● **DATASET ROWS**:
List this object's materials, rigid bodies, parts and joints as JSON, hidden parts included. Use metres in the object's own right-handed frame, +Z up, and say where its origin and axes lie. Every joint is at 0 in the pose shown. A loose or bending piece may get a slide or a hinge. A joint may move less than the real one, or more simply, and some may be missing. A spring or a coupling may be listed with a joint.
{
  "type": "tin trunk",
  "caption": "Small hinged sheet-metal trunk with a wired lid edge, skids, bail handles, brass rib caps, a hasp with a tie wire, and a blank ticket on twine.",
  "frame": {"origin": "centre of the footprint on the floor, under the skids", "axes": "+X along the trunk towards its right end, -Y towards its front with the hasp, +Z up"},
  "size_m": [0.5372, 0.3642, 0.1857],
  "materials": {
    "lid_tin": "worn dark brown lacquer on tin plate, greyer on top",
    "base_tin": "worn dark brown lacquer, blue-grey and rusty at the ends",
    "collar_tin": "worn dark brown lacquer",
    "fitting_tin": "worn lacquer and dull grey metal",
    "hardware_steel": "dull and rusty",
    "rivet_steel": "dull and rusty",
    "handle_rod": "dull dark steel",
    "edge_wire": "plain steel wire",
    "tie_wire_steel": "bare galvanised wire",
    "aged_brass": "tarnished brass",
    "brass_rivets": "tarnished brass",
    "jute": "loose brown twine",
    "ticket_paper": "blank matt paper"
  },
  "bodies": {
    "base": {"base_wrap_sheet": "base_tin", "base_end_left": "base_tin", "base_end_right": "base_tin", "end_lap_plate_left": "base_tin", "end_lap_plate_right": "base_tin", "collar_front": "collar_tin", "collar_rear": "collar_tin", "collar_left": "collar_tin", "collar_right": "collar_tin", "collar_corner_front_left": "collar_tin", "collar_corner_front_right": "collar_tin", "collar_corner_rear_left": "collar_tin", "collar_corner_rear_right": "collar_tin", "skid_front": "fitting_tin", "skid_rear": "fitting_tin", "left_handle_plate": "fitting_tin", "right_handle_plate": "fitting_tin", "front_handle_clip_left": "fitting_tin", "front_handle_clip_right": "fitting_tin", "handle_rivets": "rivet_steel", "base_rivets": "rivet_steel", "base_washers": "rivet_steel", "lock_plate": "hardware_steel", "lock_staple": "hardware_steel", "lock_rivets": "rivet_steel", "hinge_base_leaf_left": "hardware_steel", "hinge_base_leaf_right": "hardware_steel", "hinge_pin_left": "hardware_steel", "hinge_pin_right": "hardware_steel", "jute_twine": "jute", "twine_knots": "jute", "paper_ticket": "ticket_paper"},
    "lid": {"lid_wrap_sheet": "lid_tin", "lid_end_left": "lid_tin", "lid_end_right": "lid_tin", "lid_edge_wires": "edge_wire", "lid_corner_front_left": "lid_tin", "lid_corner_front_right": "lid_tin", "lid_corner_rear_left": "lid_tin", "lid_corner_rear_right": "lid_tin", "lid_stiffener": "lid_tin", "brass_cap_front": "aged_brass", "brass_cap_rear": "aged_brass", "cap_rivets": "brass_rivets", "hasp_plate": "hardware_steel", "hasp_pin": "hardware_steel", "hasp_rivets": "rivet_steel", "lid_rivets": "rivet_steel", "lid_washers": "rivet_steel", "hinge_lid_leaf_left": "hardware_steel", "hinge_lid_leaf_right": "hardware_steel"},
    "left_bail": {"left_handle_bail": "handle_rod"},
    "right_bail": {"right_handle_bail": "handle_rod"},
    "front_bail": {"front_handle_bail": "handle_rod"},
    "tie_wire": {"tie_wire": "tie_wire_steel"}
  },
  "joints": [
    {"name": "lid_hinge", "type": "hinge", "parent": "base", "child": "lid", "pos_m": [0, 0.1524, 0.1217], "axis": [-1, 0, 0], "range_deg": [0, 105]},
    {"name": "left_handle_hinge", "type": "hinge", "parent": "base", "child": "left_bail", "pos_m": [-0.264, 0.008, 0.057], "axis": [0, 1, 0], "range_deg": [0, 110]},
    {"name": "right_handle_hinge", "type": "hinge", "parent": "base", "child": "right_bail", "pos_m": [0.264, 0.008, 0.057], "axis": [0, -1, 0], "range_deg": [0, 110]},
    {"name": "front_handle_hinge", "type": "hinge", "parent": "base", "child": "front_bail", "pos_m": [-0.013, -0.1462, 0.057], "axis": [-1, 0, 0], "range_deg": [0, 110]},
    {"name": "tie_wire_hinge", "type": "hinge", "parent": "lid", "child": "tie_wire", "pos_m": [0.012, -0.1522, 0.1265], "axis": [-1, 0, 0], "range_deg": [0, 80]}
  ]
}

--

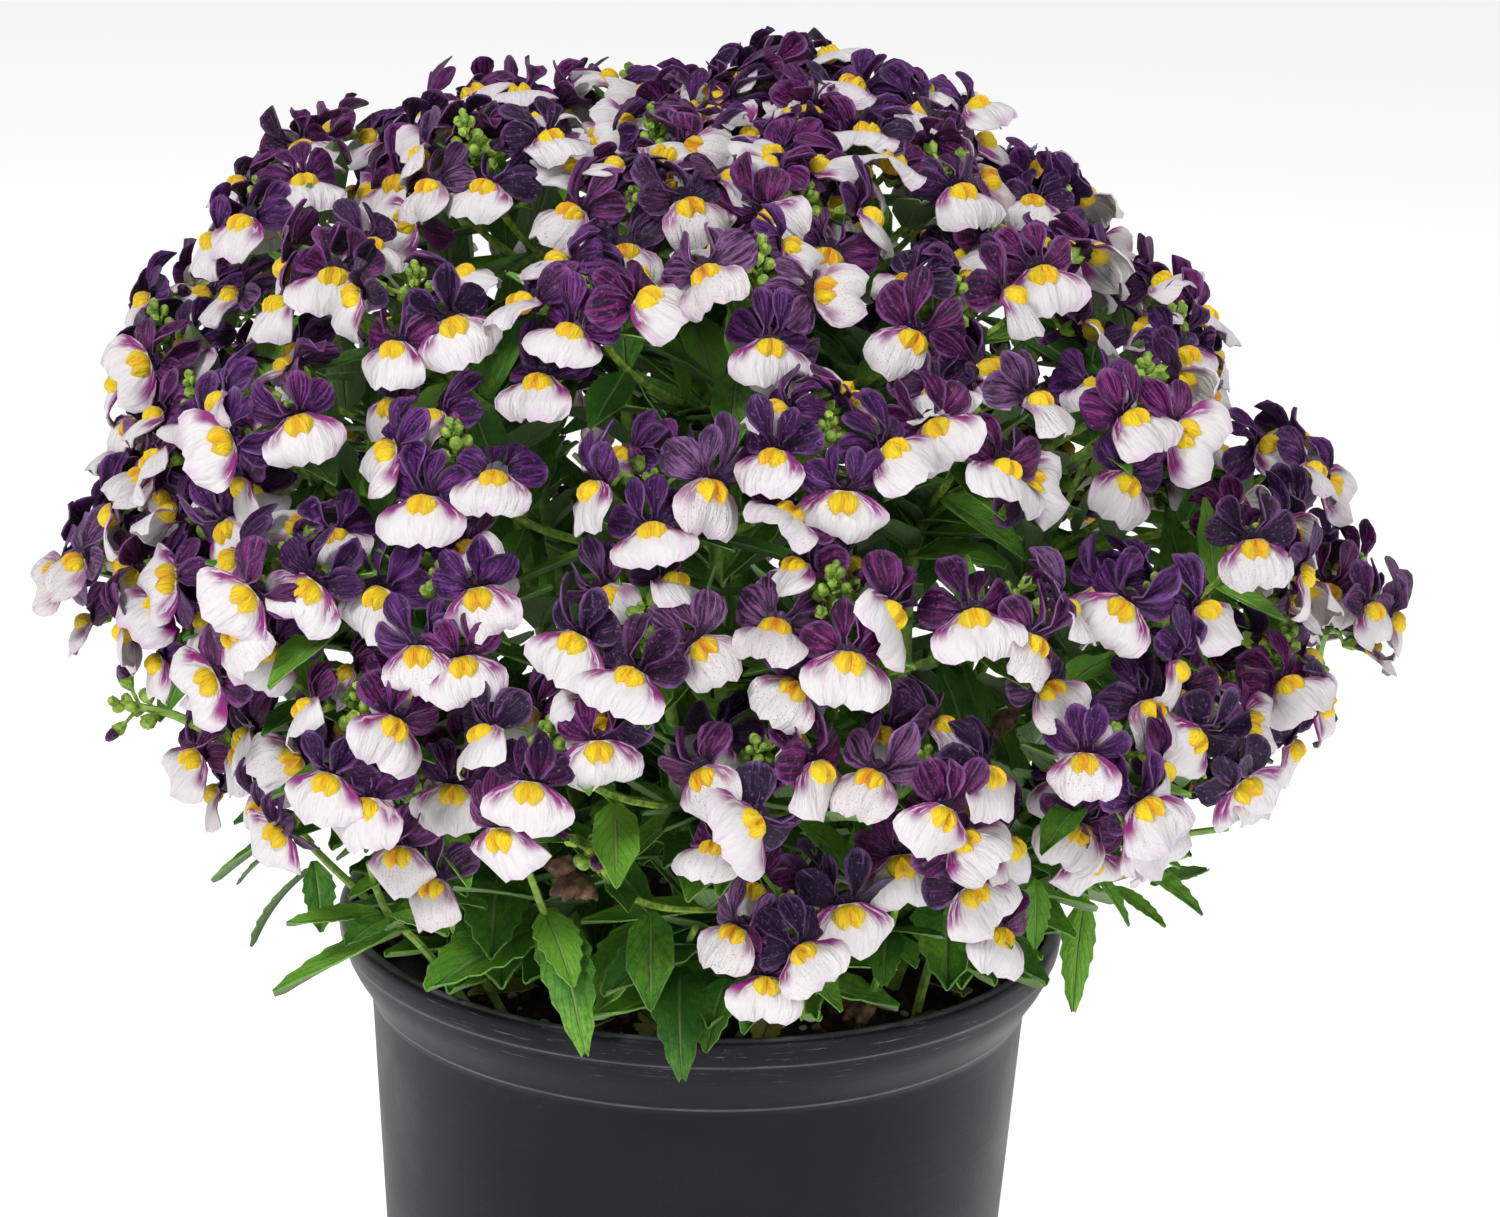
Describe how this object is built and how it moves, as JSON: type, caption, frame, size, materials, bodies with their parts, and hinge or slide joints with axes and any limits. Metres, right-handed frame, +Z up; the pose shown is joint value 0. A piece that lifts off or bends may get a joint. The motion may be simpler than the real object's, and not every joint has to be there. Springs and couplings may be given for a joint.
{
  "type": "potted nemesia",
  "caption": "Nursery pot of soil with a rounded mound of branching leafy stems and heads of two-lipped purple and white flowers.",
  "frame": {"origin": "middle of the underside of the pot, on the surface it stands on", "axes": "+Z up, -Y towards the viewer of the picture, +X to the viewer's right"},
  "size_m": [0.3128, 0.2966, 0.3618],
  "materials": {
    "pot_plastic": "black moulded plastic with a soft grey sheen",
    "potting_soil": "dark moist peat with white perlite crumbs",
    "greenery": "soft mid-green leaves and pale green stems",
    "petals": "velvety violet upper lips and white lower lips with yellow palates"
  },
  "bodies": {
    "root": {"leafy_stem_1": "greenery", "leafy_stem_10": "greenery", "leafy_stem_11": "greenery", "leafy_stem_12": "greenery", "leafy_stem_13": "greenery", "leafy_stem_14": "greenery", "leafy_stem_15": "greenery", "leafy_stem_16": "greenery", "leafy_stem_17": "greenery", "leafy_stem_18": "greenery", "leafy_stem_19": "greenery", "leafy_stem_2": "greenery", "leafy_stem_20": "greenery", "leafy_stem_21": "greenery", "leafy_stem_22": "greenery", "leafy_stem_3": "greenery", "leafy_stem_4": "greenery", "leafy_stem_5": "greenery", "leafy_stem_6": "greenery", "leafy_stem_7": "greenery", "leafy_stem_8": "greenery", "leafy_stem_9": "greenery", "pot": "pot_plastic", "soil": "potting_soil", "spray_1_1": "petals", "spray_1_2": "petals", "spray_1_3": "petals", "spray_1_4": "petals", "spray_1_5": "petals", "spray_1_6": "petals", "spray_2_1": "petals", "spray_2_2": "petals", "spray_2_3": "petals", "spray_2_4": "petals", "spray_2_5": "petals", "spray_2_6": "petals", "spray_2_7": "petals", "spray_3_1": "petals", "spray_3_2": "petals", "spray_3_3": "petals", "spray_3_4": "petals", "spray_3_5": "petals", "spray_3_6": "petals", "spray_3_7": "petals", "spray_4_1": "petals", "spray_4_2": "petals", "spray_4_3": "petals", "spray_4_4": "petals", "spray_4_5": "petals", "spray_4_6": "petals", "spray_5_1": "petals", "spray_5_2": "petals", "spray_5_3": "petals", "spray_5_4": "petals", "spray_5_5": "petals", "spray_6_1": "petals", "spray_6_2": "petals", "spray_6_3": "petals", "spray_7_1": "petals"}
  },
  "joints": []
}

● **WHAT IS ASKED**: Read the entries above, then pull out the lines that include "pose".

● **COMPLETE RESPONSE**:
List this object's materials, rigid bodies, parts and joints as JSON, hidden parts included. Use metres in the object's own right-handed frame, +Z up, and say where its origin and axes lie. Every joint is at 0 in the pose shown. A loose or bending piece may get a slide or a hinge. A joint may move less than the real one, or more simply, and some may be missing. A spring or a coupling may be listed with a joint.
Describe how this object is built and how it moves, as JSON: type, caption, frame, size, materials, bodies with their parts, and hinge or slide joints with axes and any limits. Metres, right-handed frame, +Z up; the pose shown is joint value 0. A piece that lifts off or bends may get a joint. The motion may be simpler than the real object's, and not every joint has to be there. Springs and couplings may be given for a joint.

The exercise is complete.